--- START OF Data shown ---

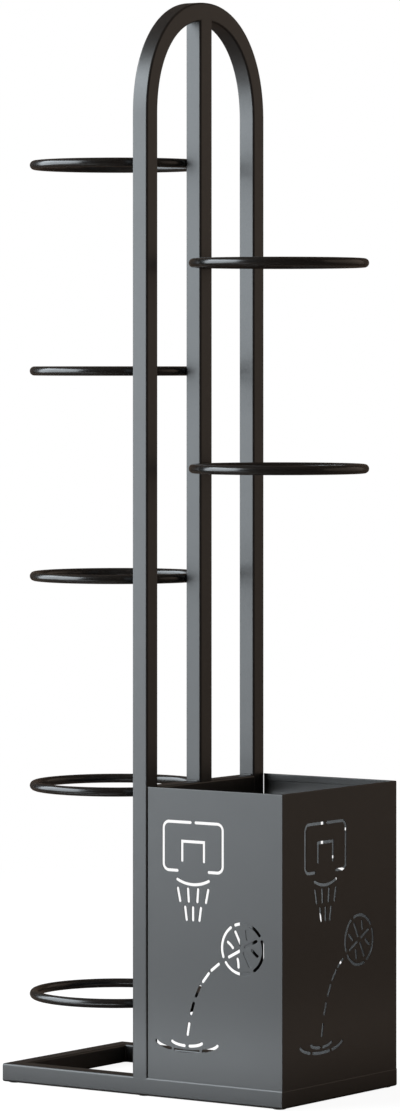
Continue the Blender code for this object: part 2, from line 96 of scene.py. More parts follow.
# %% Helpers for node groups
def start_group(name, inputs, outputs):
    """A shader node group whose sockets are all numbers; returns its tree and its two end nodes."""
    tree = bpy.data.node_groups.new(name, "ShaderNodeTree")
    for socket_name, value in inputs.items():
        socket = tree.interface.new_socket(socket_name, in_out="INPUT", socket_type="NodeSocketFloat")
        socket.default_value = value
    for socket_name in outputs:
        tree.interface.new_socket(socket_name, in_out="OUTPUT", socket_type="NodeSocketFloat")
    return tree, tree.nodes.new("NodeGroupInput"), tree.nodes.new("NodeGroupOutput")


def calculate(tree, operation, first, second=0.0, third=0.0, clamp=False):
    """A math node; each operand is a number or a socket."""
    node = tree.nodes.new("ShaderNodeMath")
    node.operation = operation
    node.use_clamp = clamp
    for socket, operand in zip(node.inputs, (first, second, third)):
        if isinstance(operand, bpy.types.NodeSocket):
            tree.links.new(operand, socket)
        else:
            socket.default_value = operand
    return node.outputs[0]


def noise(tree, size, detail=2.0, roughness=0.5):
    """Noise with features about size metres across, as a value from 0 to 1."""
    place = tree.nodes.new("ShaderNodeTexCoord")
    node = tree.nodes.new("ShaderNodeTexNoise")
    tree.links.new(place.outputs["Object"], node.inputs["Vector"])
    tree.links.new(calculate(tree, "DIVIDE", 1.0, size), node.inputs["Scale"])
    node.inputs["Detail"].default_value = detail
    node.inputs["Roughness"].default_value = roughness
    return node.outputs["Fac"]


print("group helpers ready")

# %% [markdown]
# ### Orange peel
#
# The peel is a height and not a colour, so the group puts out one value for a Bump node. Two noises are
# added: the slow one is the peel, the fast one is the grain of the powder.

# %% Orange peel group
def make_orange_peel():
    inputs = {"Peel Size": 0.0016, "Grain Size": 0.00035, "Grain Share": 0.25}
    tree, given, result = start_group("orange_peel", inputs, ["Height"])
    peel = noise(tree, given.outputs["Peel Size"], detail=1.0)
    grain = noise(tree, given.outputs["Grain Size"], detail=2.0)
    part = calculate(tree, "MULTIPLY", grain, given.outputs["Grain Share"])
    tree.links.new(calculate(tree, "ADD", peel, part), result.inputs["Height"])
    return tree


ORANGE_PEEL = make_orange_peel()
print("made", ORANGE_PEEL.name)

# %% [markdown]
# ### Edge wear
#
# Powder draws back from a sharp edge as it melts, and hands rub what is left. The Bevel node gives the
# normal of a rounded edge; where it departs from the true normal there is an edge. Noise breaks the mask,
# so that the wear isn't an even line.

# %% Edge wear group
EDGE_GAIN = 5.0
EDGE_SAMPLES = 4


def make_edge_wear():
    inputs = {"Reach": 0.0012, "Patch Size": 0.012, "Evenness": 0.35}
    tree, given, result = start_group("edge_wear", inputs, ["Mask"])
    bevel = tree.nodes.new("ShaderNodeBevel")
    bevel.samples = EDGE_SAMPLES
    tree.links.new(given.outputs["Reach"], bevel.inputs["Radius"])
    surface = tree.nodes.new("ShaderNodeNewGeometry")
    dot = tree.nodes.new("ShaderNodeVectorMath")
    dot.operation = "DOT_PRODUCT"
    tree.links.new(bevel.outputs["Normal"], dot.inputs[0])
    tree.links.new(surface.outputs["Normal"], dot.inputs[1])
    turn = calculate(tree, "SUBTRACT", 1.0, dot.outputs["Value"])
    edge = calculate(tree, "MULTIPLY", turn, EDGE_GAIN, clamp=True)
    patch = noise(tree, given.outputs["Patch Size"], detail=3.0)
    broken = calculate(tree, "ADD", patch, given.outputs["Evenness"], clamp=True)
    tree.links.new(calculate(tree, "MULTIPLY", edge, broken), result.inputs["Mask"])
    return tree


EDGE_WEAR = make_edge_wear()
print("made", EDGE_WEAR.name)

# %% [markdown]
# ### Dust and drift
#
# Fine dust settles only where a face looks up. Drift is the slow change of tone and gloss over a hand's
# width that any sprayed coat has.

# %% Dust and drift groups
DUST_FOCUS = 3.0
GLOSS_CLOUD_SHARE = 0.3


def make_settled_dust():
    inputs = {"Amount": 0.5, "Cloud Size": 0.03}
    tree, given, result = start_group("settled_dust", inputs, ["Mask"])
    surface = tree.nodes.new("ShaderNodeNewGeometry")
    parts = tree.nodes.new("ShaderNodeSeparateXYZ")
    tree.links.new(surface.outputs["Normal"], parts.inputs[0])
    upward = calculate(tree, "POWER", calculate(tree, "MAXIMUM", parts.outputs["Z"], 0.0), DUST_FOCUS)
    cloud = noise(tree, given.outputs["Cloud Size"], detail=4.0, roughness=0.6)
    share = calculate(tree, "MULTIPLY", upward, given.outputs["Amount"])
    tree.links.new(calculate(tree, "MULTIPLY", share, cloud), result.inputs["Mask"])
    return tree


def make_coat_drift():
    """Tone is near 1 and Gloss near 0, both changing slowly over the surface."""
    inputs = {"Drift Size": 0.09, "Tone Range": 0.12, "Gloss Range": 0.05}
    tree, given, result = start_group("coat_drift", inputs, ["Tone", "Gloss"])
    slow = noise(tree, given.outputs["Drift Size"], detail=2.0)
    centred = calculate(tree, "SUBTRACT", slow, 0.5)
    tone = calculate(tree, "MULTIPLY_ADD", centred, given.outputs["Tone Range"], 1.0)
    quick_size = calculate(tree, "MULTIPLY", given.outputs["Drift Size"], GLOSS_CLOUD_SHARE)
    quick = calculate(tree, "SUBTRACT", noise(tree, quick_size, detail=3.0), 0.5)
    gloss = calculate(tree, "MULTIPLY", quick, given.outputs["Gloss Range"])
    tree.links.new(tone, result.inputs["Tone"])
    tree.links.new(gloss, result.inputs["Gloss"])
    return tree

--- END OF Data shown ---

Nothing should be changed: write out all of the data as is.

#### [Solution to the exercise]
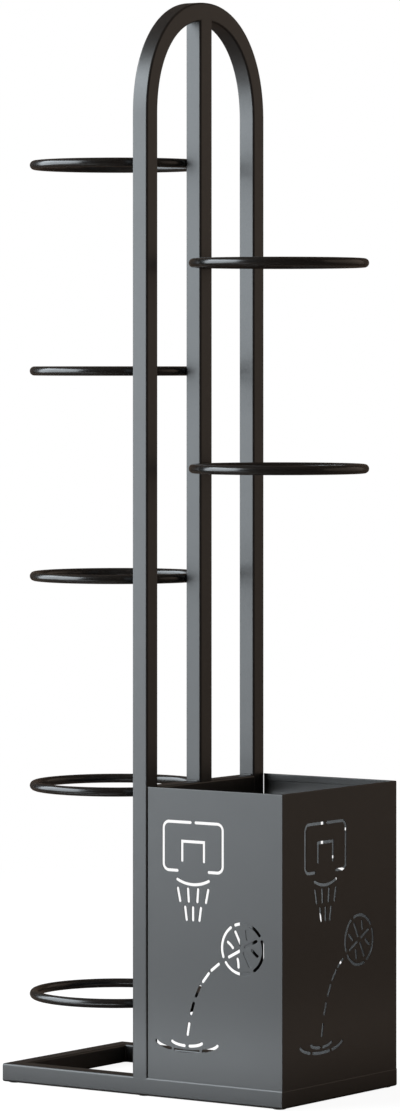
Continue the Blender code for this object: part 2, from line 96 of scene.py. More parts follow.
# %% Helpers for node groups
def start_group(name, inputs, outputs):
    """A shader node group whose sockets are all numbers; returns its tree and its two end nodes."""
    tree = bpy.data.node_groups.new(name, "ShaderNodeTree")
    for socket_name, value in inputs.items():
        socket = tree.interface.new_socket(socket_name, in_out="INPUT", socket_type="NodeSocketFloat")
        socket.default_value = value
    for socket_name in outputs:
        tree.interface.new_socket(socket_name, in_out="OUTPUT", socket_type="NodeSocketFloat")
    return tree, tree.nodes.new("NodeGroupInput"), tree.nodes.new("NodeGroupOutput")


def calculate(tree, operation, first, second=0.0, third=0.0, clamp=False):
    """A math node; each operand is a number or a socket."""
    node = tree.nodes.new("ShaderNodeMath")
    node.operation = operation
    node.use_clamp = clamp
    for socket, operand in zip(node.inputs, (first, second, third)):
        if isinstance(operand, bpy.types.NodeSocket):
            tree.links.new(operand, socket)
        else:
            socket.default_value = operand
    return node.outputs[0]


def noise(tree, size, detail=2.0, roughness=0.5):
    """Noise with features about size metres across, as a value from 0 to 1."""
    place = tree.nodes.new("ShaderNodeTexCoord")
    node = tree.nodes.new("ShaderNodeTexNoise")
    tree.links.new(place.outputs["Object"], node.inputs["Vector"])
    tree.links.new(calculate(tree, "DIVIDE", 1.0, size), node.inputs["Scale"])
    node.inputs["Detail"].default_value = detail
    node.inputs["Roughness"].default_value = roughness
    return node.outputs["Fac"]


print("group helpers ready")

# %% [markdown]
# ### Orange peel
#
# The peel is a height and not a colour, so the group puts out one value for a Bump node. Two noises are
# added: the slow one is the peel, the fast one is the grain of the powder.

# %% Orange peel group
def make_orange_peel():
    inputs = {"Peel Size": 0.0016, "Grain Size": 0.00035, "Grain Share": 0.25}
    tree, given, result = start_group("orange_peel", inputs, ["Height"])
    peel = noise(tree, given.outputs["Peel Size"], detail=1.0)
    grain = noise(tree, given.outputs["Grain Size"], detail=2.0)
    part = calculate(tree, "MULTIPLY", grain, given.outputs["Grain Share"])
    tree.links.new(calculate(tree, "ADD", peel, part), result.inputs["Height"])
    return tree


ORANGE_PEEL = make_orange_peel()
print("made", ORANGE_PEEL.name)

# %% [markdown]
# ### Edge wear
#
# Powder draws back from a sharp edge as it melts, and hands rub what is left. The Bevel node gives the
# normal of a rounded edge; where it departs from the true normal there is an edge. Noise breaks the mask,
# so that the wear isn't an even line.

# %% Edge wear group
EDGE_GAIN = 5.0
EDGE_SAMPLES = 4


def make_edge_wear():
    inputs = {"Reach": 0.0012, "Patch Size": 0.012, "Evenness": 0.35}
    tree, given, result = start_group("edge_wear", inputs, ["Mask"])
    bevel = tree.nodes.new("ShaderNodeBevel")
    bevel.samples = EDGE_SAMPLES
    tree.links.new(given.outputs["Reach"], bevel.inputs["Radius"])
    surface = tree.nodes.new("ShaderNodeNewGeometry")
    dot = tree.nodes.new("ShaderNodeVectorMath")
    dot.operation = "DOT_PRODUCT"
    tree.links.new(bevel.outputs["Normal"], dot.inputs[0])
    tree.links.new(surface.outputs["Normal"], dot.inputs[1])
    turn = calculate(tree, "SUBTRACT", 1.0, dot.outputs["Value"])
    edge = calculate(tree, "MULTIPLY", turn, EDGE_GAIN, clamp=True)
    patch = noise(tree, given.outputs["Patch Size"], detail=3.0)
    broken = calculate(tree, "ADD", patch, given.outputs["Evenness"], clamp=True)
    tree.links.new(calculate(tree, "MULTIPLY", edge, broken), result.inputs["Mask"])
    return tree


EDGE_WEAR = make_edge_wear()
print("made", EDGE_WEAR.name)

# %% [markdown]
# ### Dust and drift
#
# Fine dust settles only where a face looks up. Drift is the slow change of tone and gloss over a hand's
# width that any sprayed coat has.

# %% Dust and drift groups
DUST_FOCUS = 3.0
GLOSS_CLOUD_SHARE = 0.3


def make_settled_dust():
    inputs = {"Amount": 0.5, "Cloud Size": 0.03}
    tree, given, result = start_group("settled_dust", inputs, ["Mask"])
    surface = tree.nodes.new("ShaderNodeNewGeometry")
    parts = tree.nodes.new("ShaderNodeSeparateXYZ")
    tree.links.new(surface.outputs["Normal"], parts.inputs[0])
    upward = calculate(tree, "POWER", calculate(tree, "MAXIMUM", parts.outputs["Z"], 0.0), DUST_FOCUS)
    cloud = noise(tree, given.outputs["Cloud Size"], detail=4.0, roughness=0.6)
    share = calculate(tree, "MULTIPLY", upward, given.outputs["Amount"])
    tree.links.new(calculate(tree, "MULTIPLY", share, cloud), result.inputs["Mask"])
    return tree


def make_coat_drift():
    """Tone is near 1 and Gloss near 0, both changing slowly over the surface."""
    inputs = {"Drift Size": 0.09, "Tone Range": 0.12, "Gloss Range": 0.05}
    tree, given, result = start_group("coat_drift", inputs, ["Tone", "Gloss"])
    slow = noise(tree, given.outputs["Drift Size"], detail=2.0)
    centred = calculate(tree, "SUBTRACT", slow, 0.5)
    tone = calculate(tree, "MULTIPLY_ADD", centred, given.outputs["Tone Range"], 1.0)
    quick_size = calculate(tree, "MULTIPLY", given.outputs["Drift Size"], GLOSS_CLOUD_SHARE)
    quick = calculate(tree, "SUBTRACT", noise(tree, quick_size, detail=3.0), 0.5)
    gloss = calculate(tree, "MULTIPLY", quick, given.outputs["Gloss Range"])
    tree.links.new(tone, result.inputs["Tone"])
    tree.links.new(gloss, result.inputs["Gloss"])
    return tree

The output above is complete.